Both measure debt service capacity, but they use different numerators. FCCR uses EBITDA minus capex — an approximation of unlevered free cash flow before taxes and working capital. DSCR uses actual free cash flow after taxes, interest, and working capital changes — the real cash available to service debt. FCCR is more common in corporate leveraged lending because it strips out tax timing differences and working capital swings that can distort period-to-period comparisons. DSCR dominates in project finance and real estate because those assets generate deterministic cash flows where the true FCF is more predictable and meaningful.
Almost certainly the first company, despite the higher leverage. 4.0x interest coverage means EBITDA must fall 75% before the company cannot pay its interest bill. 2.0x coverage means EBITDA only needs to fall 50% to hit a coverage crisis.
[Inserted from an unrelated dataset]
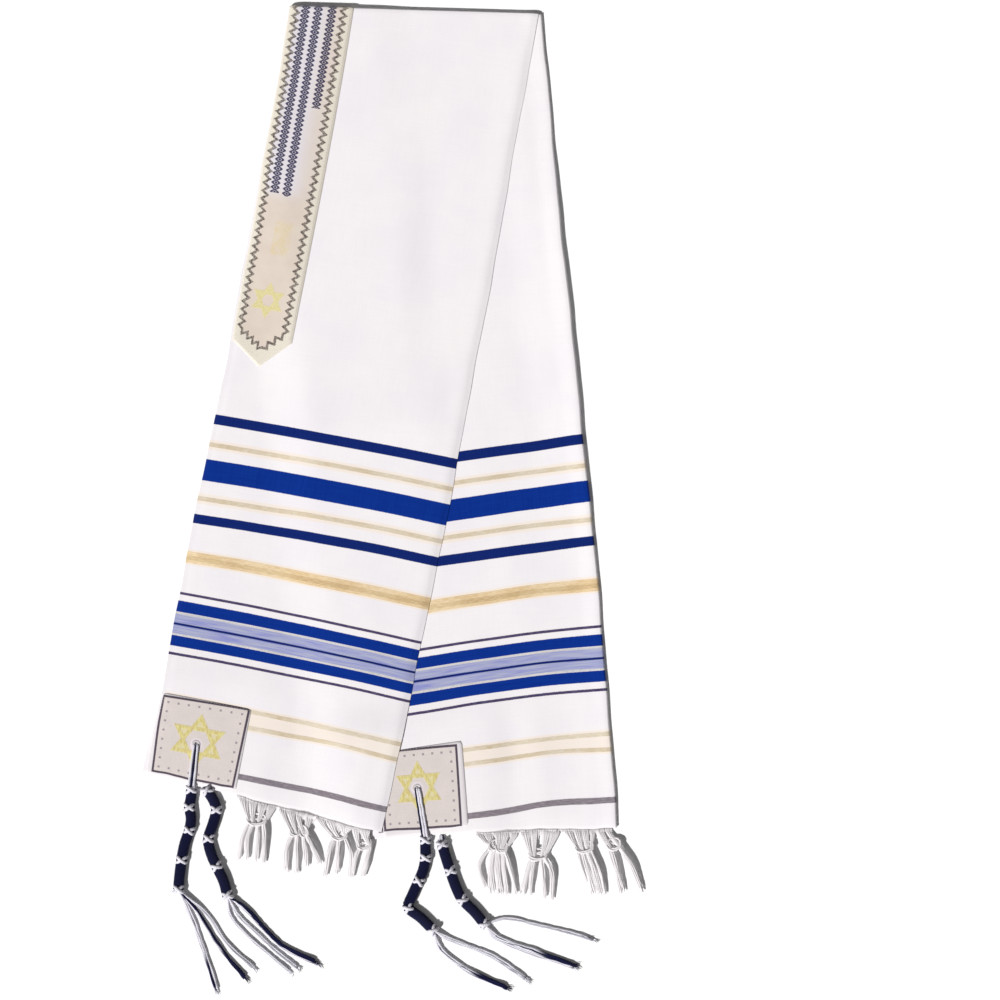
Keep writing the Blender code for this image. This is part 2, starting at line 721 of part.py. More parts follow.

The higher-leverage company likely has a lower interest rate — perhaps because it is a higher-quality business in a low-cyclicality sector — which is why the coverage is strong despite the higher debt load. Credit analysis is always about cash flow adequacy under stress, not just leverage multiples in isolation.
Maintenance covenants are typically set with 25–35% headroom from the entry metric. If FCCR at close is 2.1x, the covenant might be set at 1.5x — giving the borrower room to underperform before triggering a default. The covenant is not meant to trip at the first sign of weakness; it is meant to give the lender an early warning system and a seat at the table for remediation conversations before the business deteriorates to the point where restructuring is the only option. Setting covenants too tight creates false positives; setting them too loose defeats the purpose.